▸ RAW RECORDS
• • • • •

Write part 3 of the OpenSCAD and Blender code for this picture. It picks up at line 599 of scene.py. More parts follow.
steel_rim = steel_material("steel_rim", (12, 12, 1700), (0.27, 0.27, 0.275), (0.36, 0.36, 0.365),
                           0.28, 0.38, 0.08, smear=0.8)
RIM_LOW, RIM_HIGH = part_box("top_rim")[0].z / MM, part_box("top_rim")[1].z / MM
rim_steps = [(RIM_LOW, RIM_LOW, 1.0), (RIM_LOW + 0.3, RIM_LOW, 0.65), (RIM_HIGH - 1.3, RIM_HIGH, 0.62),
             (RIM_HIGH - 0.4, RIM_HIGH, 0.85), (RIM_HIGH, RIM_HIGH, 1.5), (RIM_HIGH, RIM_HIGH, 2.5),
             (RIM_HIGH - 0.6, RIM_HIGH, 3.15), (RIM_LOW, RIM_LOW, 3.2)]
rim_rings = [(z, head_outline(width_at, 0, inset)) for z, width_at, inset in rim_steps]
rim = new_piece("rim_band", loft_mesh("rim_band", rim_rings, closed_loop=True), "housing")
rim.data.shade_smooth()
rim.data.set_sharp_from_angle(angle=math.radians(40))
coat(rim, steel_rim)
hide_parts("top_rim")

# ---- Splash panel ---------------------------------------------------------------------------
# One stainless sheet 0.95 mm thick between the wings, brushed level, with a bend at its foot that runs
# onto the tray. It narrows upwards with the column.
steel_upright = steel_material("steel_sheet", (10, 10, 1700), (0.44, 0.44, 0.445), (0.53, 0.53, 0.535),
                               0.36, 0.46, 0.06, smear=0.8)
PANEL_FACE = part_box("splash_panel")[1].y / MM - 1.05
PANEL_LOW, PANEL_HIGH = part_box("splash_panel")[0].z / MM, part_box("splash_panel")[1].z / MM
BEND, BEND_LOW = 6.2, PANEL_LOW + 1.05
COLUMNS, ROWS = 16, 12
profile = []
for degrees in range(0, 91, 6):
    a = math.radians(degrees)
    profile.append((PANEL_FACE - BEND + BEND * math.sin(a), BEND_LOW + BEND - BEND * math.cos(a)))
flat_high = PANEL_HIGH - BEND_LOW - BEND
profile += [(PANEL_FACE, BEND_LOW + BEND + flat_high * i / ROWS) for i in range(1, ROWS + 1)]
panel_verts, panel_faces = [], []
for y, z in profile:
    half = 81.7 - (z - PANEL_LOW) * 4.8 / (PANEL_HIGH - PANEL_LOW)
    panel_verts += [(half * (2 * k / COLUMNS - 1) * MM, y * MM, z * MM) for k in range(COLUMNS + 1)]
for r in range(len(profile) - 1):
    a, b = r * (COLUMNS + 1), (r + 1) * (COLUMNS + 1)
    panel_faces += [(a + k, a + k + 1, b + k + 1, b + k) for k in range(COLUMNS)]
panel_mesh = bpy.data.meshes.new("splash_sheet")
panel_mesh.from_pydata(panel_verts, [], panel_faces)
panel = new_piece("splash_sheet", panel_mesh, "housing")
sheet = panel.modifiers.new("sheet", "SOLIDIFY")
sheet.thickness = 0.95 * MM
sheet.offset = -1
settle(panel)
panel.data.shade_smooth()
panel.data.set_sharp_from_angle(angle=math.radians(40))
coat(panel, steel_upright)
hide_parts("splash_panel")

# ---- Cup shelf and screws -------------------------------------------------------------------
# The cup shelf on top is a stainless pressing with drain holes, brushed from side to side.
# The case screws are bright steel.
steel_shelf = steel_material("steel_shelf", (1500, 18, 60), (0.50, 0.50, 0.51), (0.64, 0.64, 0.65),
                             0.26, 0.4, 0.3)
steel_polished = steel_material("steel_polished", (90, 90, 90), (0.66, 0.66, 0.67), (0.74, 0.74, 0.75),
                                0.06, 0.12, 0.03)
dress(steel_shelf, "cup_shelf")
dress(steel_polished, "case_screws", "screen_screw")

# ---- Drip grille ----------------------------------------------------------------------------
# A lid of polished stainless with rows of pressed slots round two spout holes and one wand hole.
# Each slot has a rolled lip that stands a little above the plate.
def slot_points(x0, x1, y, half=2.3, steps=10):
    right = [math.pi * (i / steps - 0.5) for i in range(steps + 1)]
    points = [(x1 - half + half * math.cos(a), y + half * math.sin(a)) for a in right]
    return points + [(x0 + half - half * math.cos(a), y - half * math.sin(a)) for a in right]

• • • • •

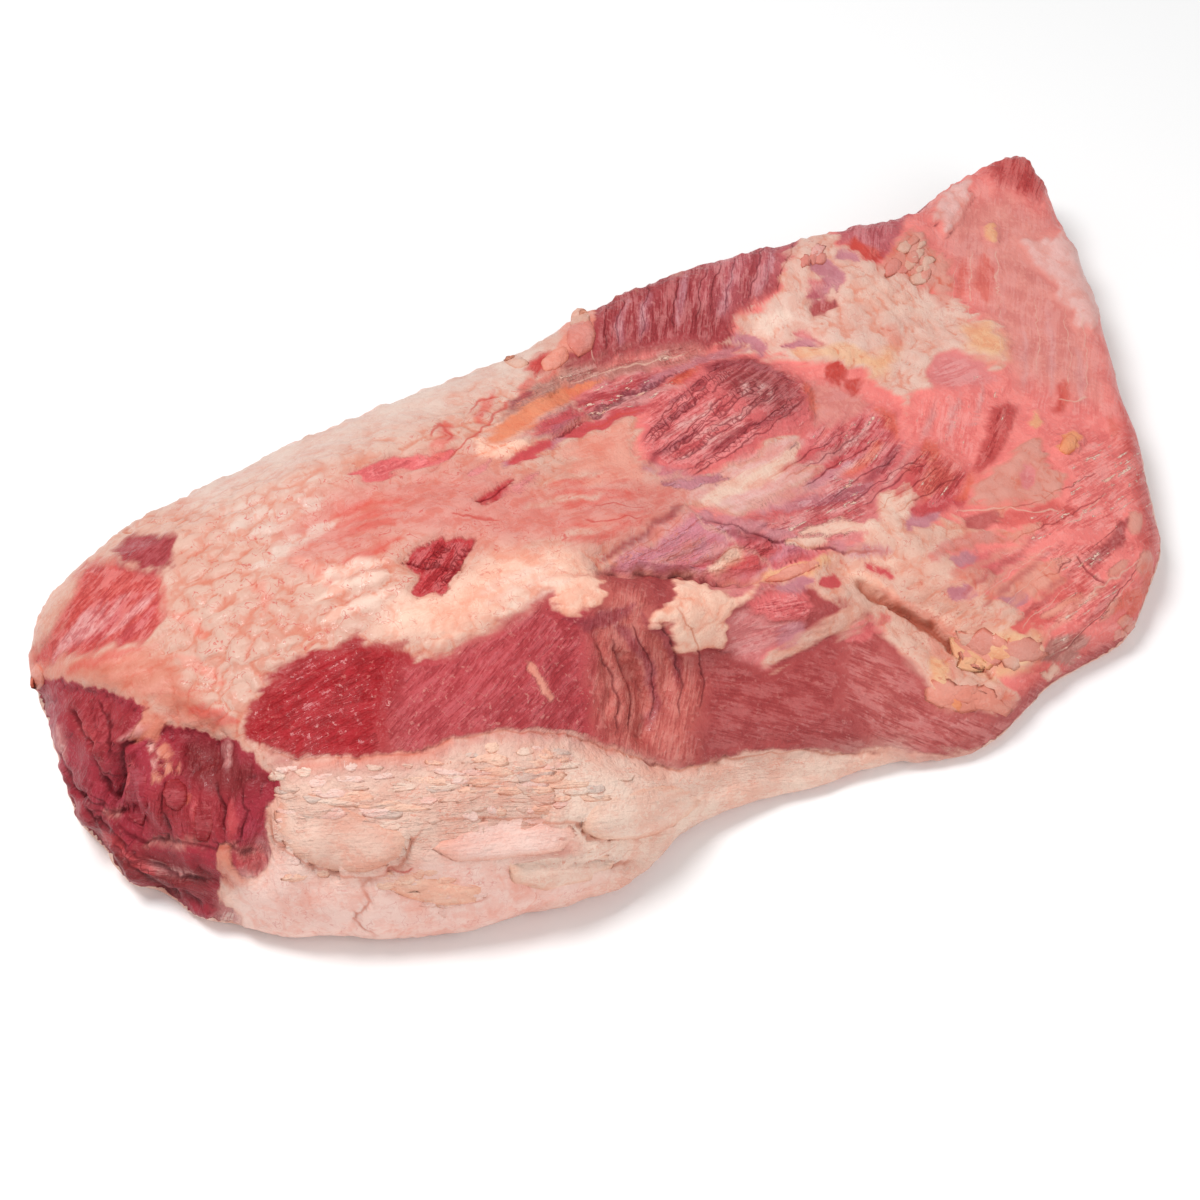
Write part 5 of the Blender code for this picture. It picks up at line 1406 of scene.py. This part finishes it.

• • • • •

▸ GOAL
Among the entries above, how many lines hold the string "Write"? Give the number by itself.

▸ EXERCISE OUTPUT
2